In Man and his Becoming, Rene Guenon describes this descent from Purusha (spirit) to Prakriti (prime matter). Ontologically and logically, the higher states are prior, but the lower states are created first in a temporal sequence. It is useful to try to understand this in the terms of the Western tradition, with its notion of levels of the soul. In this understanding, the higher levels of the soul are to dominate the lower. Knots in the lower soul prevent the free flow of energy from the higher to the lower.
Attraction and Aversion
The nutritive soul reacts through attraction and aversion. For example, a plant will bend toward the sun, although desert plants may turn away. In human consciousness, this is experienced as likes and dislikes. These take hold in our minds prior to conscious awareness and are thus automatic processes. As in the case for plants, these attractions and aversions may be useful. However, such as we are, they more often create knots in our nutritive souls, since they subject us to, for the most part, arbitrary attractions and aversions, from long forgotten sources, which no longer suit us in a healthy way.
Nevertheless, this low level of awareness is very common. Men make decisions, even important decisions, on the basis of what they like or dislike, similar to tropism in a plant. To unravel this first knot requires the awareness of our likes and dislikes and how they affect us.
Desire
In the sensitive soul, the analogous process is experienced as desire. When desire is ordered to a man’s happiness, it is well functioning. However, knots may appear as weakness (disorder of thumos) and concupiscence (disorder of eros). The way these knots manifest can be catalogued and be brought into conscious awareness.
Will
Since the functions of the intellectual soul, or lower intellect, include knowledge and will, knots appear as ignorance and impotence (or malice). Concerted efforts must be made to gain knowledge and power.
Buddhi and Logos
The highest, or transpersonal, states do not have an opposite. However, since they transcend the individual states, they are beyond our awareness insofar as we are knotted in an individual state. The first degree of manifestation is Buddhi, or higher intellect. Although it is formless, it still belongs to manifestation. Nonetheless,
Buddhi transcends the domain not only of human individuality, but of every individual state whatsoever… If the Self, or Atma, is the Sun which shines at the centre of the entire being, Buddhi will be the ray directly emanating from this Sun and illuminating in its entirety the particular individual state … while at the same time linking it to the other individual states of the same being.
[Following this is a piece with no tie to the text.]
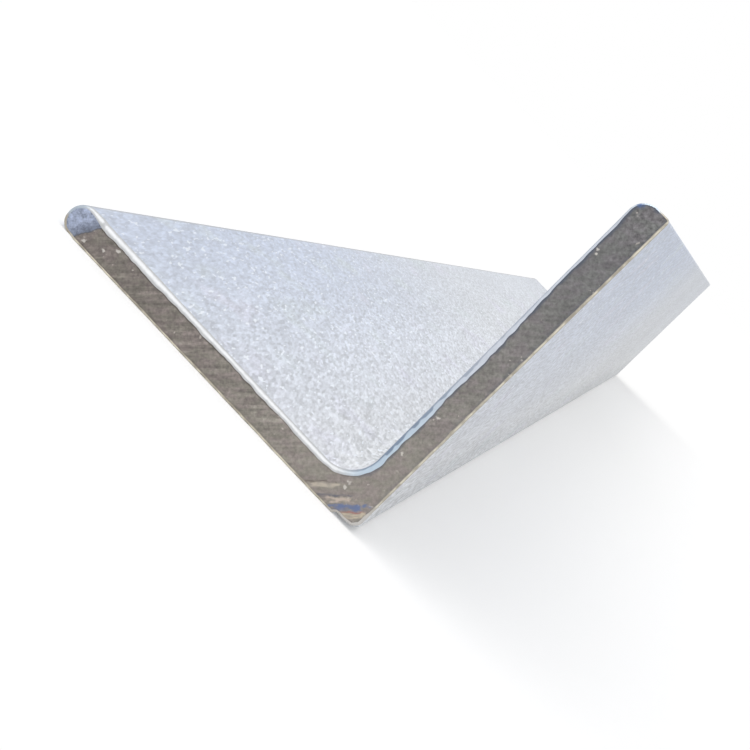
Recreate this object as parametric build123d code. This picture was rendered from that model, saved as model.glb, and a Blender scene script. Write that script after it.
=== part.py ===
"""Hot-rolled equal-leg steel angle, 100 x 100 x 8, sawn to a one metre length.

One rolled piece. It lies on the outer face of one leg with the other leg standing up, and its
length runs along Y. The origin is the middle of the bar's length and width, on the floor.
Lengths are in millimetres.

The bar is drawn from its front end, before it is put in that place: X runs from the heel along
the lying leg, Y up the standing leg and Z back along the bar.
"""

from build123d import *
import os

# Overall sizes
LENGTH = 1000.0
LYING_LEG = 100.0  # outer width of the leg that lies on the floor
STANDING_LEG = 100.0  # outer height of the leg that stands up

# Rolled section. Nominal thickness is 8: the legs leave the rolls a little thicker at the toes.
ROOT_THICKNESS = 7.7  # where the two inner faces would meet
TOE_THICKNESS = 8.4  # at the end of each leg, before its corners are rounded
ROOT_RADIUS = 8.5  # concave fillet between the inner faces
INNER_TOE_RADIUS = 4.5  # convex rounding where an inner face meets its toe
OUTER_TOE_RADIUS = 1.0  # slight rounding where an outer face meets its toe
HEEL_RADIUS = 2.0  # rounding of the outer corner

# Sawn ends
ARRIS = 0.4  # chamfer left by knocking the saw burr off both ends
INNER_ARRIS = 1.1  # wider bevel along the inner faces of the front end

# The saw fed through the front end from the toes to the heel, across both legs at once.
MISSED_TOE = 3.8  # how far from the lying toe's outer corner the blade first met the end
MISSED_DEPTH = 0.9  # how far the patch that it missed lies behind the sawn face
HEEL_CHIP = 1.8  # broken off the heel where the blade came out, from the sharp corner
HEEL_CHIP_LENGTH = 12.0  # back along the bar

# The last sliver tore away with some of the lying leg's outer face, next to the heel.
TEAR_DEPTH = 0.95
TEAR_REACH = 6.8  # along the leg, from the heel to the line that it tore along
TEAR_LENGTH = 9.0  # back along the bar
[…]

But what is interesting to us most especially, is the symbolism of the Sun’s reflection in the water. As Guenon explains it:
- The living soul is the image of the sun in water as the reflection of the “Universal Spirit” (Atma)
- The luminous ray confers existence upon this image
- The water reflecting the solar light is the symbol of universal passivity, common to all traditions
- Buddhi consequently derives from Prakriti, of which it is the first production
- The water represents the potential sum of formal possibilities, that is, the individual
- The sun’s reflection is affected by the undulations and perturbations of the water
Note how this corresponds precisely with the Hermetic understanding. The Buddhi is born from the reflection of the Holy Spirit on the waters. The more the waters are clear and calm, the more the reflection will be pure. The waters are disturbed by eddies and whirlpools, which are the knots of lower consciousness. This birth, of course, is not in a temporal sequence.
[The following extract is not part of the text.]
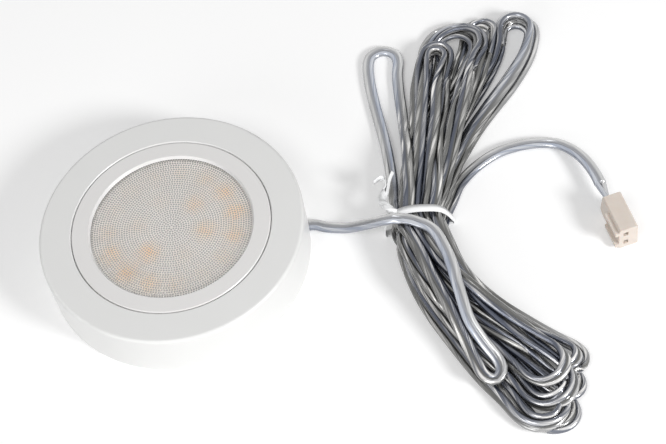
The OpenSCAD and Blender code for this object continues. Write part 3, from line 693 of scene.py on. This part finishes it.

All doubts can be removed when Guenon points out that what the Vedantists mean by Buddhi is exactly what the Alexandrian theologians meant by Logos. So, in Western terms, the Hindu doctrine is that the Logos is born from the Holy Spirit and the Virgin.
Blessed synchronicity, I was reading about this just today.
“Truly, truly, I say to you, unless one is born of Water and the
Spirit, he cannot enter the Kingdom of God.” (John iii, 5)
“The re-birth from Water and Spirit which the Master indicates to Nicodemus is the re-establishment of the state of consciousness prior to the Fall, where the Spirit was divine Breath and where this Breath was reflected by virginal Nature. This is Christian yoga.”
[Meditations on the Tarot]
Where is that initial qoute taken from featuring Buddha and Ananda? Is it some mahayana source behind it? I can`t recall reading it in the pali canon.